Cuando regresa a Italia en 1241, junto a las reliquias, Benedetto lleva grabado en el corazón aquel momento decisivo para la historia del hombre: el anuncio del Ángel. Un hecho que sucedió en el silencio de un lugar lejano y solitario, y que forma parte de su vida cotidiana: «Aquí, precisamente aquí, empezó todo. Aquí Angelus locutus est Marie!». Esta frase se convirtió en la antífona que se canta en el monasterio de Arezzo después de las Completas. Benedetto «repetía y enseñaba las palabras que el arcángel Gabriel dirigió a la Virgen, es decir, la primera parte del Ave María».
La devoción a la Virgen en el convento se hizo tan grande desde su regreso que la costumbre se transmite rápidamente. En 1274 el uso de esta oración ya se ha difundido por toda Europa, tal como lo testimonian muchos documentos: desde Maguncia a Milán, desde Montecassino a Wurzburgo.
En 1288 un estatuto de zapateros de Lodi establecía que debían detener su trabajo «en cuanto suene el primer toque de la campaña del Ave María en el campanario de la Iglesia Mayor de Lodi al atardecer de cada sábado y de cada vigilia de Santa María». Del mismo modo, en Padua, una orden provincial de 1295 aprobó que las campanas debían tocar tres veces en todos los lugares en honor a la Virgen «...y entonces todos los religiosos se inclinarán y dirán tres veces: Ave Maria grazia plena».
En 1318 la Santa Sede, siendo Papa Juan XXII, aprueba esta costumbre y a finales del siglo XIV a esta práctica vespertina se une la del saludo a María por la mañana. Sucede lo mismo en Inglaterra, donde el cardenal de Canterbury aprueba el toque de la mañana por deseo del rey Enrique IV. Mientras San Carlos Borromeo recomienda recitarlo siempre, San Ignacio de Loyola lo lleva hasta España. Hasta que, en 1560, en un catecismo impreso en Venecia, aparece por primera vez la fórmula Angelus Domini nunziavit Mariae.
Con una distancia de siglos, los Papas consolidan la tradición del Angelus. Pablo VI, en la Exhortación Apostólica Marialis cultus, dice: «Nuestra palabra sobre el Angelus Domini quiere ser sólo una sencilla pero viva exhortación a mantener el hábito de su recitación donde y cuando sea posible. Esta oración no necesita ser restaurada. Su estructura sencilla, su carácter bíblico, su ritmo casi litúrgico, que santifica varios momentos de la jornada, la apertura al misterio pascual, por el cual, mientras celebramos la Encarnación del Hijo de Dios, pedimos ser conducidos por su pasión y su cruz a la gloria de la resurrección, hacen que, a pesar de los siglos, conserve su valor intacto».
Con la misma devoción, Juan Pablo II hizo del Angelus el momento de encuentro dominical con los fieles en la plaza de San Pedro.
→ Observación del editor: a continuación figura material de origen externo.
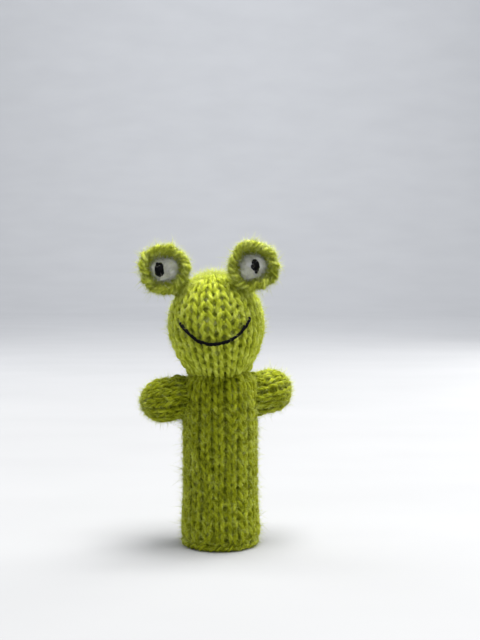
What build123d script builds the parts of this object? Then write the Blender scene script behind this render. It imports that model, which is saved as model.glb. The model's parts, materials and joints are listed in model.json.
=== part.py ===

El 23 de mayo de 1993, cuando rezaba ante la tumba del beato Benedetto Sinigardi, en la basílica de San Francisco en Arezzo, el Papa Wojtyla dijo: «Resulta siempre muy sugerente esta parada a mitad de la jornada para un momento de oración mariana. Hoy lo es de un modo singular, porque nos encontramos en el lugar donde, según la tradición, nació la costumbre de rezar el Angelus Domini». Hoy también Benedicto XVI continúa esta tradición, reconociendo en la esencialidad del Angelus la potencia de la memoria. Que nos recuerda cómo y cuándo sucedió un hecho. El contenido de la esperanza del hombre.